Will you return, word for word, only the lines from the top of the data below down to and including the one with "DRILL_POINT_ANGLE = 118.0"?

## Start Recorded data

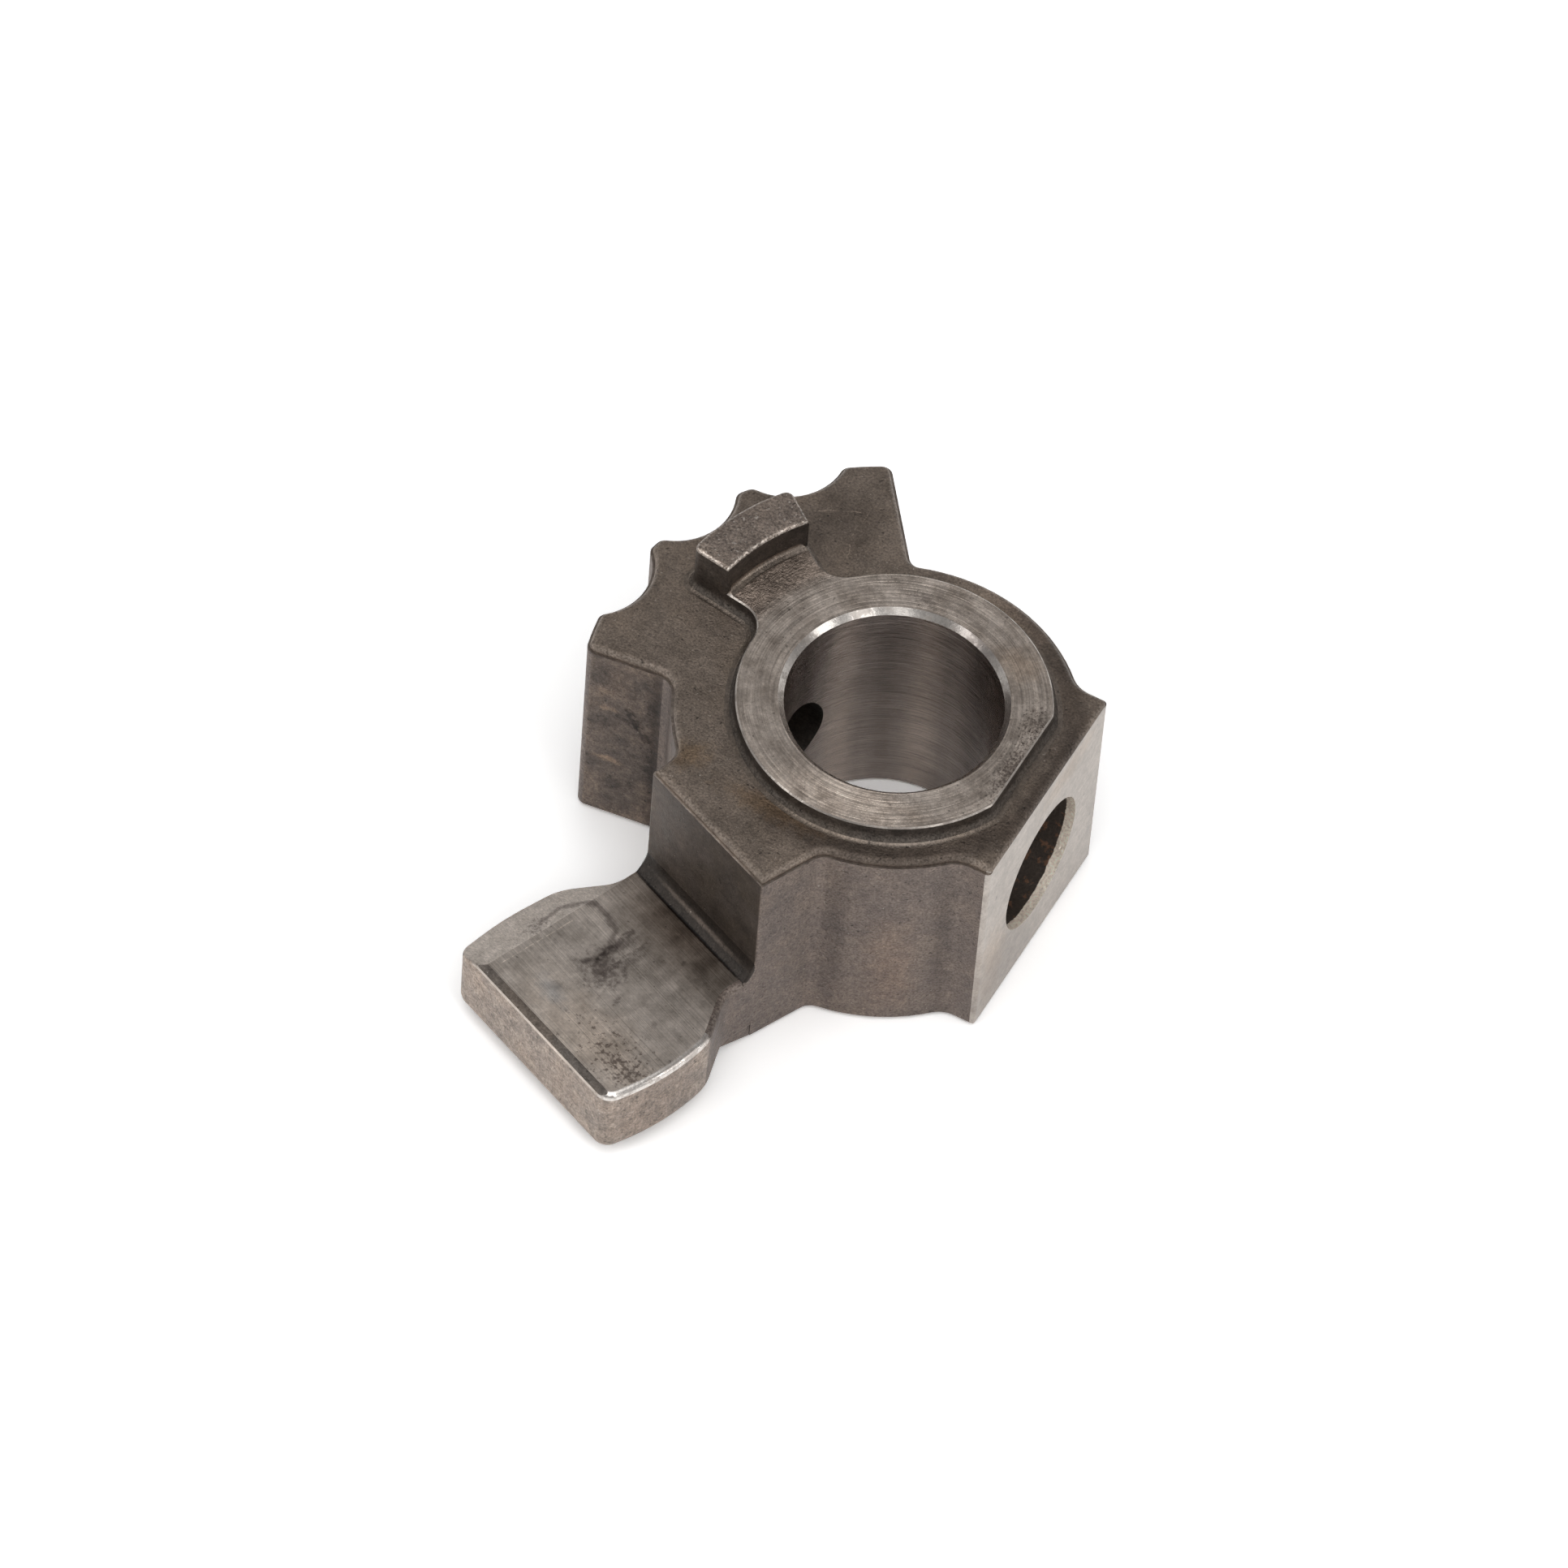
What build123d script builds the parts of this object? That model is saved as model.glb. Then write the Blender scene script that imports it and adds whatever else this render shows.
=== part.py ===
from build123d import *
import math
import os

# Gear selector arm: one steel forging, bored, faced, drilled and milled afterwards.
# Frame: the origin is on the bore's axis in the plane of the underside, +Z runs up the bore,
# and +X is the outward normal of the flat pad that the cross hole is drilled through.
# Millimetres and degrees throughout.

# Directions of the sector and of the arm, counted round the bore from +X
SECTOR_ANGLE = 157.5
ARM_ANGLE = SECTOR_ANGLE + 90.0

# Hub and bored boss
BORE_R = 11.0
BORE_CHAMFER = 0.6
BORE_LOW_CHAMFER = 0.4
HUB_R = 18.85
BODY_TOP = 26.4
BOSS_R = 15.85
BOSS_TOP = 28.3
BOSS_FLAT_X = 14.5
BOSS_FLAT_CORNER_R = 1.2
BOSS_EDGE = 0.15
BOSS_FOOT = 0.35

# Flat pad with the stepped cross hole
PAD_X = 17.6
PAD_HALF_WIDTH = 12.5
PAD_NECK_R = 3.0
PAD_CORNER_R = 0.5
PAD_NECK_ANGLE = math.degrees(math.asin(PAD_HALF_WIDTH / HUB_R))
CROSS_R = 7.3
CROSS_Z = BODY_TOP / 2
FAR_HOLE_R = 4.9
FAR_HOLE_DEPTH = 7.0
DRILL_POINT_ANGLE = 118.0

# Detent sector with round notches between its teeth
TIP_R = 31.4
TIP_CORNER_R = 1.1
NOTCH_R = 6.3
NOTCH_FLOOR_R = 28.8
NOTCH_PITCH = 21.0
NOTCH_STEPS = (-1, 0, 1)
FLANK_SLOPE = 30.0
FLANK_OFFSET = 5.45
FLANK_HUB_FOOT_R = 1.2
FLANK_WEB_FOOT_R = 2.2
FLANK_FOOT_ANGLE = FLANK_SLOPE + math.degrees(
    math.asin(FLANK_OFFSET * math.cos(math.radians(FLANK_SLOPE)) / HUB_R)
)

# Arm between the hub and the finger, and the web that joins it to the sector
ARM_LENGTH = 23.65
ARM_HALF_WIDTH = 8.68
ARM_TAPER = 0.065
ARM_HUB_FILLET_R = 1.8
ARM_WEB_FILLET_R = 2.0
ARM_CORNER_R = 0.3
ARM_FOOT_ANGLE = math.degrees(math.asin(ARM_HALF_WIDTH / HUB_R))
WEB_R = 22.1

# Rims of the forged body: a rounded crown stands in from the walls by a narrow trim ledge
CROWN_Z = 25.6
CROWN_INSET = 0.25
CROWN_RIM_R = 0.7
UNDER_RIM = 0.55

# Finger with its widened pad; each side has its corners at the waist, shoulder, widest place and end
FINGER_BOTTOM = 1.0
FINGER_TOP = 10.4
FINGER_END = 44.75
FINGER_WIDEST_X = 38.3
FINGER_LEFT = ((27.4, -ARM_HALF_WIDTH), (31.7, -12.4), (FINGER_WIDEST_X, -13.0), (FINGER_END, -12.2))
FINGER_RIGHT = ((27.3, ARM_HALF_WIDTH), (31.9, 11.95), (FINGER_WIDEST_X, 12.9), (FINGER_END, 11.6))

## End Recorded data

= In response =
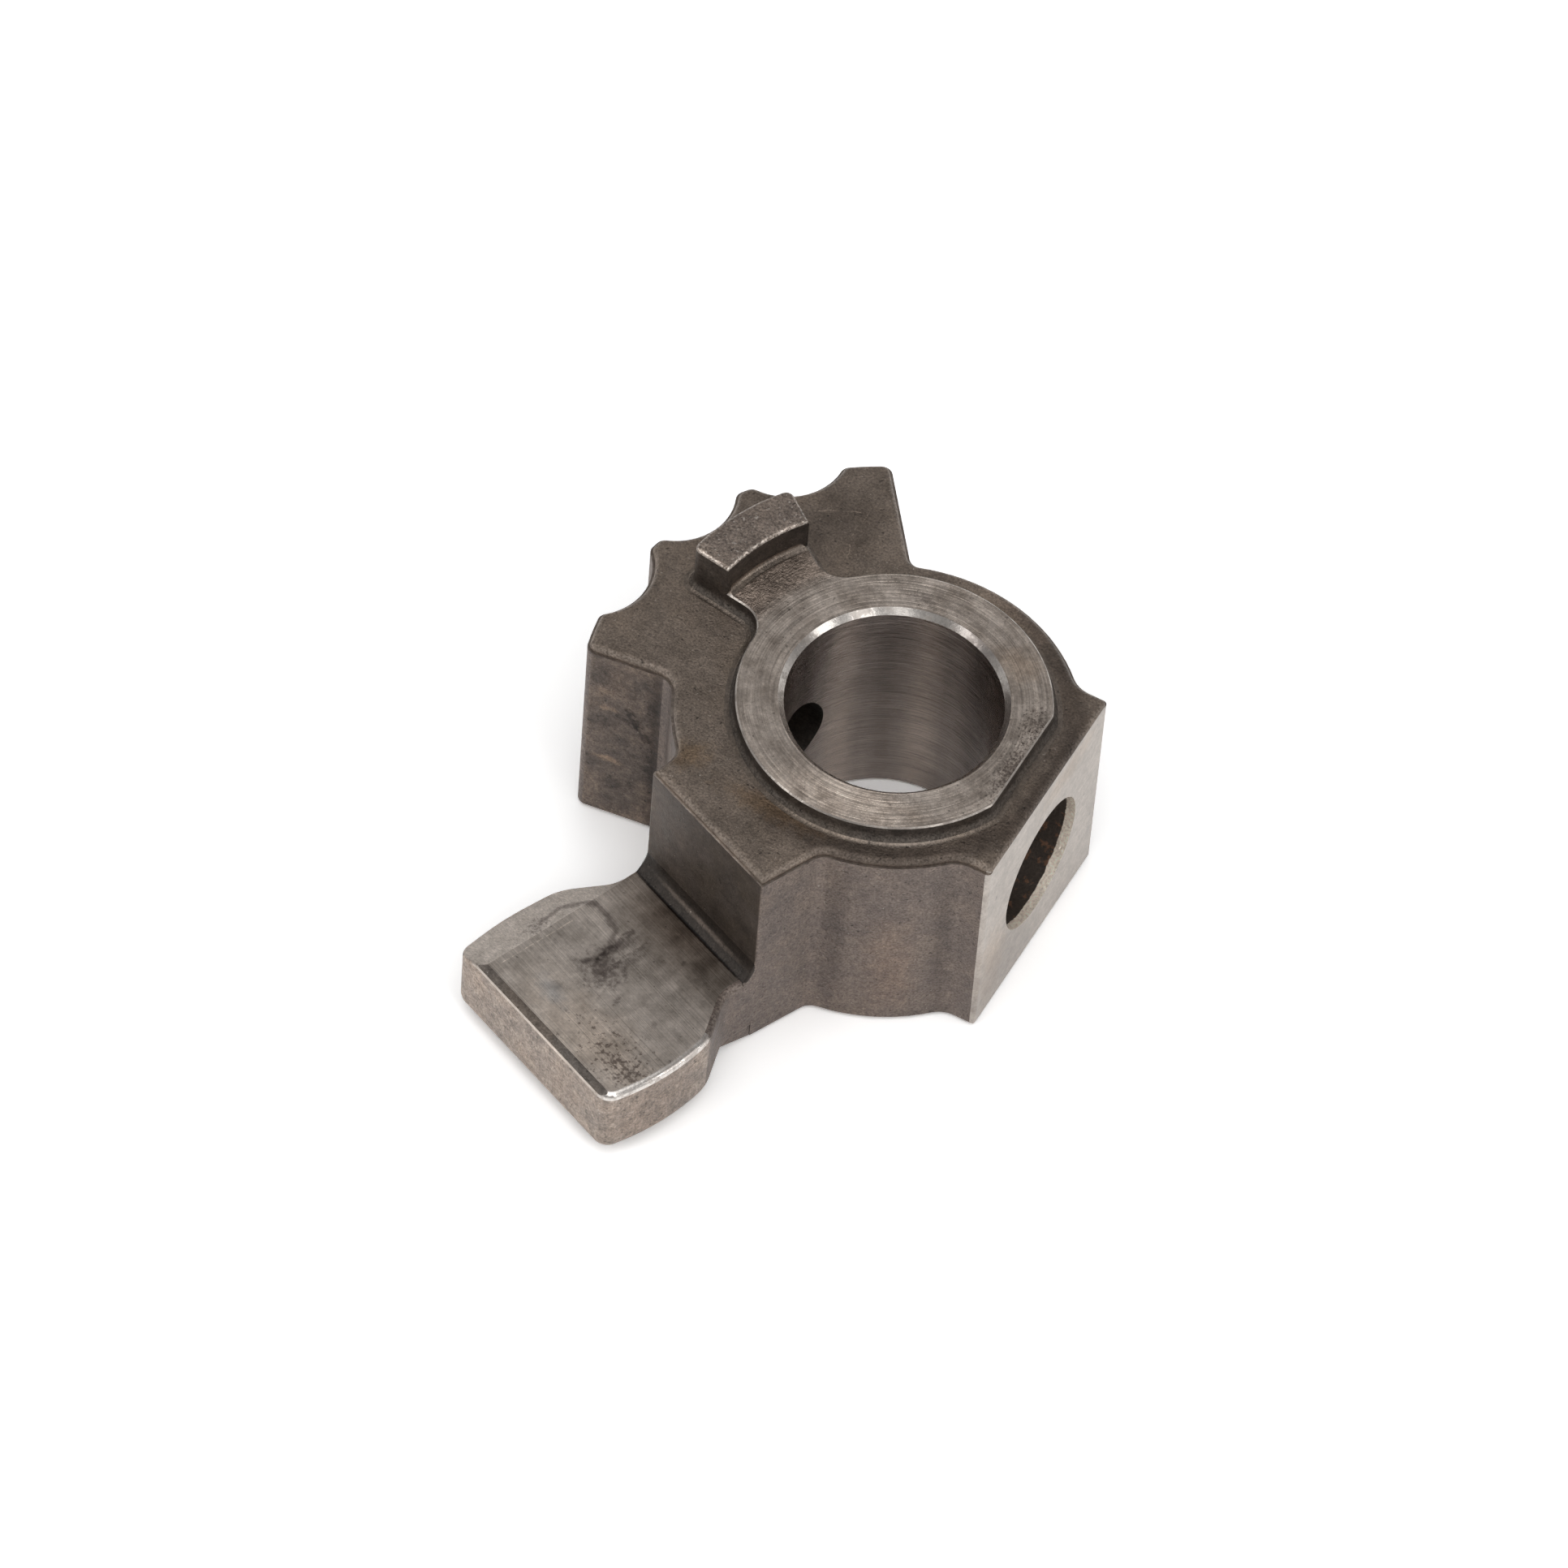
What build123d script builds the parts of this object? That model is saved as model.glb. Then write the Blender scene script that imports it and adds whatever else this render shows.
=== part.py ===
from build123d import *
import math
import os

# Gear selector arm: one steel forging, bored, faced, drilled and milled afterwards.
# Frame: the origin is on the bore's axis in the plane of the underside, +Z runs up the bore,
# and +X is the outward normal of the flat pad that the cross hole is drilled through.
# Millimetres and degrees throughout.

# Directions of the sector and of the arm, counted round the bore from +X
SECTOR_ANGLE = 157.5
ARM_ANGLE = SECTOR_ANGLE + 90.0

# Hub and bored boss
BORE_R = 11.0
BORE_CHAMFER = 0.6
BORE_LOW_CHAMFER = 0.4
HUB_R = 18.85
BODY_TOP = 26.4
BOSS_R = 15.85
BOSS_TOP = 28.3
BOSS_FLAT_X = 14.5
BOSS_FLAT_CORNER_R = 1.2
BOSS_EDGE = 0.15
BOSS_FOOT = 0.35

# Flat pad with the stepped cross hole
PAD_X = 17.6
PAD_HALF_WIDTH = 12.5
PAD_NECK_R = 3.0
PAD_CORNER_R = 0.5
PAD_NECK_ANGLE = math.degrees(math.asin(PAD_HALF_WIDTH / HUB_R))
CROSS_R = 7.3
CROSS_Z = BODY_TOP / 2
FAR_HOLE_R = 4.9
FAR_HOLE_DEPTH = 7.0
DRILL_POINT_ANGLE = 118.0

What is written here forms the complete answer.